Temuan yang terpenting, lanjut Henti, adalah nilai ekosistem pohon ini. Bahwa, pohon keruing yang besar di hutan menjadi habitat bagi flora dan fauna di alam.
"Indukan pohon keruing sudah sedikit, kita berupaya memperbanyak, dan bisa reintroduksi kembali ke pulau tersebut.
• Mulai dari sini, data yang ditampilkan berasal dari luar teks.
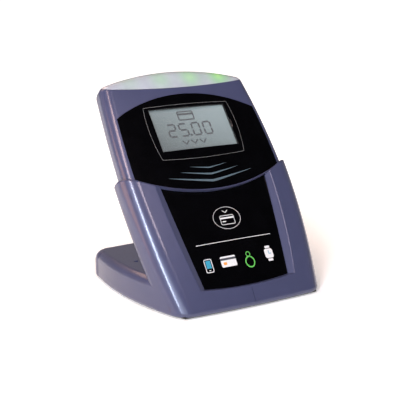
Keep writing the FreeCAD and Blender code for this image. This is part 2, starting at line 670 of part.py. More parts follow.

Karena di sana antropologic trap-nya juga tinggi," ujar dia.
"Sisi-sisinya sudah dibuka jadi kebun yang tadinya ada pohon [jadi] tidak ada, tinggal yang curam dan orang susah ambil," imbuh Henti.
Dalam melakukan pengambilan sampel keruing itu, Henti melakukannya dengan hati-hati agar tidak merusak ekosistem dan regenerasi pohon tersebut di alam liar.
Beberapa ketentuan pengambilan sampel itu di antaranya tidak membawa lebih dari 20 persen dari populasi anakan pohon, anakan pohon yang diambil juga berukuran tinggi sekitar 20 cm.
"Semakin kecil semakin bagus adaptasinya, untuk mencegah aklimatisasi atau pengkondisian," imbuh dia.
Meranti-merantian
Tak cuma pohon keruing, Henti mengaku banyak melakukan penelitian keanekaragaman hayati di hutan-hutan di Indonesia dengan fokus pada kelompok Dipterokarpa atau meranti-merantian.
Penelitian itu dilakukan antara lain di Taman nasional Bukit Tiga Puluh, Taman Nasional Tesso Nilo, Bukit Rimbang Bukit Baring, Ampang Delapan, Tasik Serkap (Riau), Pulau Batam, Bintan, Lingga, Singkep, Natuna (Kepulauan Riau).
Selain itu di Sumatera Utara, Sumatera Barat, Jambi, Pulau Mursala, Kalimantan Barat, Kalimantan Tengah, Pulau Buru, Pulau Seram, Pulau Ambon (Maluku).
Dari hasil ekspedisi tersebut, Henti, saat masih jadi peneliti di Litbang Hutan KLHK, memiliki persemaian konservasi dengan koleksi jenis Dipterokarpa lebih dari 80 jenis.
"Tidak hanya sekedar eksplorasi juga, kami tim peneliti setelah berhasil mengkoleksi sumber daya genetik hidup pohon-pohon tersebut kemudian mengembangkan teknologi perbanyakannya sehingga kami bisa memproduksi bibitnya," lanjut dia.
Bibit-bibit itu, katanya, tersebut terbuka untuk diminta untuk ditanam dengan tujuan konservasi bagi kelompok pemerhati lingkungan, instansi pemerintah, pihak sekolah, pemerintah daerah.
Hewan yang Hanya Ada di Indonesia
Selain kelompok Dipterokarpa, pihaknya juga melakukan koleksi jenis pohon hutan asli Indonesia yang sudah langka atau terancam punah atau yang mengalami tekanan eksploitasi tinggi.
Misalnya, Taxus sumatrana (cemara sumatera), pasak bumi (Eurycoma longifolia), pelawan merah/putih (Tristaniopsis sp.), Ulin (Eusideroxylon zwageri), Klicung (Diospyros macrophylla), rambutan hutan, sonokeling (Dalbergia latifolia), rambai, Kemenyan (Styrax sp.), merpayang (Scaphium macropodum), Kulim (Scorodocarpus borneensis).
Beberapa buku yang disusun sebagai hasil dari berbagai rangkaian kegiatan penelitian yang berfokus pada jenis-jenis lokal juga ada.
"Kami menyadarkan kepada generasi muda terutama, bahwa negara kita ini indah dan kaya dan betapa kita harus benar-benar menyadari hal tersebut dan mulai menjaga kekayaan dan keindahan negara kita meskipun hanya dengan satu tindakan kecil," tutur Henti.
"Tindakan-tindakan kecil tersebut bila dikumpulkan kan akan menjadi bongkahan upaya yang cukup berarti," tandasnya.